As the United States Supreme Court contemplates a nationally decisive argument in Sebelius v. Hobby Lobby and Conestoga Wood v. Sebelius, workers and employers alike are considering the consequences. The courts heard the arguments that a private employer should not be held responsible in covering services for employees that go strictly the company’s religious beliefs. At risk is health care coverage mandates in the Affordable Care Act signed into law by President Barack Obama. Some ask if employers are requesting unreasonable consideration from the Supreme Court.
In arguments held on March 25 with the United States Supreme Court attorney, Paul Clement for the consolidated cases of Sebelius v Hobby Lobby and Conestoga Wood v Sebelius, argued a company’s right to their religious beliefs. Hobby Lobby and Conestoga Wood are private for-profit corporations who have strong religious and moral beliefs that are contrary to articles within the Affordable Care Act. Specifically affecting women’s health services, the Christian fundamentalists and Mennonite companies follow strict guidelines against birth control. This includes any form of care that has been deemed pregnancy ending by religious communities such as Plan B and IUDs. Both methods of birth control act as barriers preventing an egg from being fertilized. This method goes against many medical professional’s ideas of abortion. The religious sect believes that such medical advancements end pregnancies and the scientific community believe it only acts as a preventative to any fertilization, which in turn, means there never was a pregnancy. This would not be the first time that the religious and medical community differ scientific on findings.

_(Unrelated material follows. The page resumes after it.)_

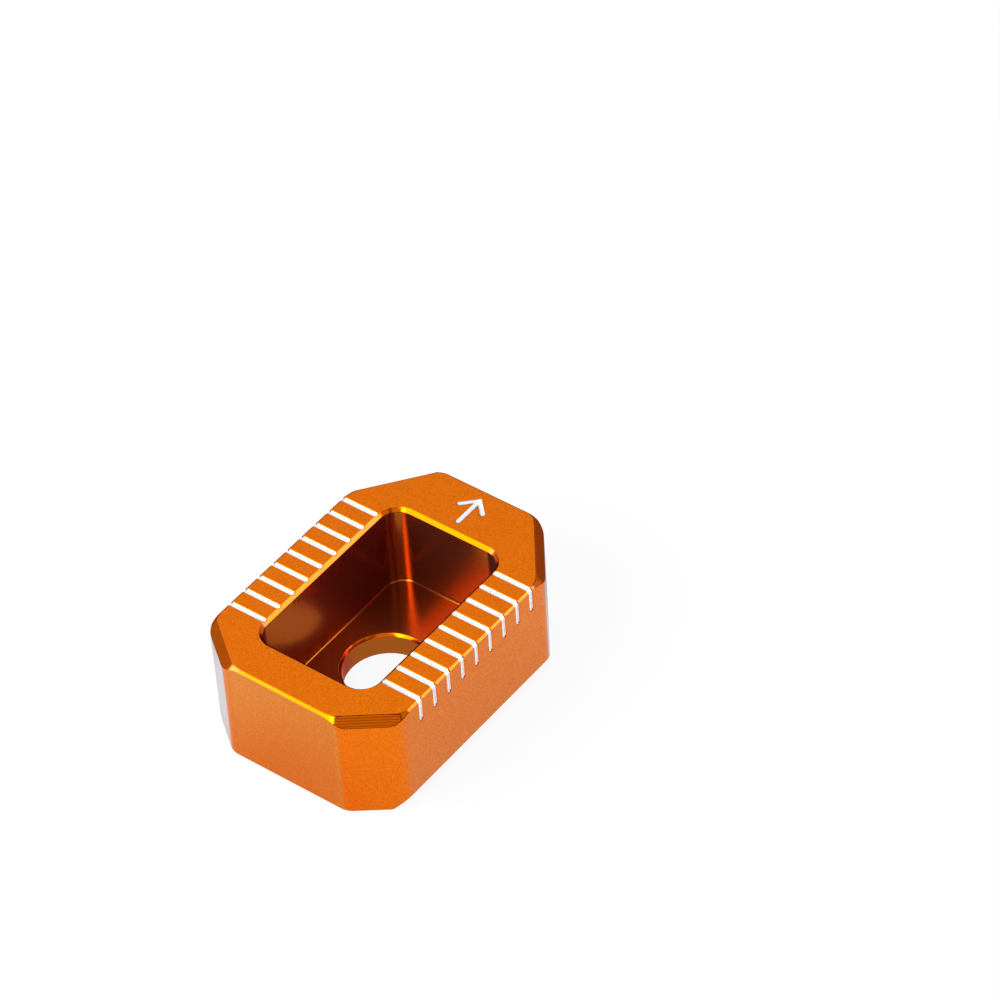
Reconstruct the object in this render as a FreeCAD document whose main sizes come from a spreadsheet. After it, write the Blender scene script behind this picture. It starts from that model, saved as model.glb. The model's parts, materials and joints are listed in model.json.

Hobby Lobby, a Oklahoma based crafts store, has always been clear in their moral beliefs that they follow very strict religious followings. For years anyone who had any objections were free to take their business elsewhere. In the case of Chick-Fil-A, who is not part of this case but is following the case closely, have also been very vocal in their beliefs. The American public has had many opportunities to protest by patronizing their establishment or not. It is clear that neither business has suffered financially from their stances and therefore one might assume the public agrees in their rights to their beliefs as a business mold.
The most compelling arguments from the court against the Paul Clement’s stance stem from how the law could be monstrously misconstrued. Justice Sotomayor requested clarification on a company’s right to refuse other sources of medical treatment that go against certain religious beliefs such as blood transfusions. The ruling in favor of a company’s right to refuse services could have long reaching effects on communities. With hundred of thousands of American employees working abroad for American companies one could ask if normal coverage could be denied for those employees because of the religious beliefs of the countries they work in. Also, an employer could decide they will no longer have coverage for cancer or HIV because some religions don’t believe in services that go against God’s will. One would be hard pressed to find a medical facility that will still employ an individual who smokes. This has become a universal mandate within the healthcare field. This could be contrary to one’s beliefs knowing there are religious communities that use smoking in their prayers. So the request by the employers could be considered unreasonable if the Supreme Court upholds the argument that religion trumps personal rights and freedoms.
However strong the beliefs of companies like Hobby Lobby in demanding their religious rights, some ask how a company can stand on their morals knowing that supplies for their stores come from counties that require employees to get the services they are so morally against. In China, where 90 percent of the supplies for the Hobby Lobby stores come from, the female workers are forced to have abortions against their will so they can continue working in the sweatshop style factories. Hobby Lobby has never taken a stance on these human rights violations as a moral argument in the name of God. The company continues to fund the Chinese government-owned shops where the supplies are made by child laborers and women who receive abortions even against their own will. Someone could ask if this is an argument that could be used against the craft supply giant in court. Also, an argument could be made that the balance of coverage must be equal. If an employer, such as Hobby Lobby or Catholic Charities of America, still allow coverage for a vasectomy does that constitute and unfair balance of care; putting the value of a male employee above that of a female.
Few will argue that this does not constitute a slippery slope for an employer to start making decisions for its employees on such sensitive matters such as health care. Yet, in a right to work society no one is forcing an employee to join a company known to have strong religious beliefs that will be part of the every day work environment. One may also argue that in the current environment of economic difficulties refusing any job could be detrimental and an employee should not be forced to choose between their health and the ability to survive. Whichever side of the argument you stand on, one must really analyze the possibilities in how this law can be construed from every angle. Could current employees of companies who never previously set religious boundaries now face losing coverage they have already been receiving? Should an employer really be able decide what rights you have? Any decision in this case will be protested by the losing side, yet is the case being considered by the Supreme Court already an unreasonable argument.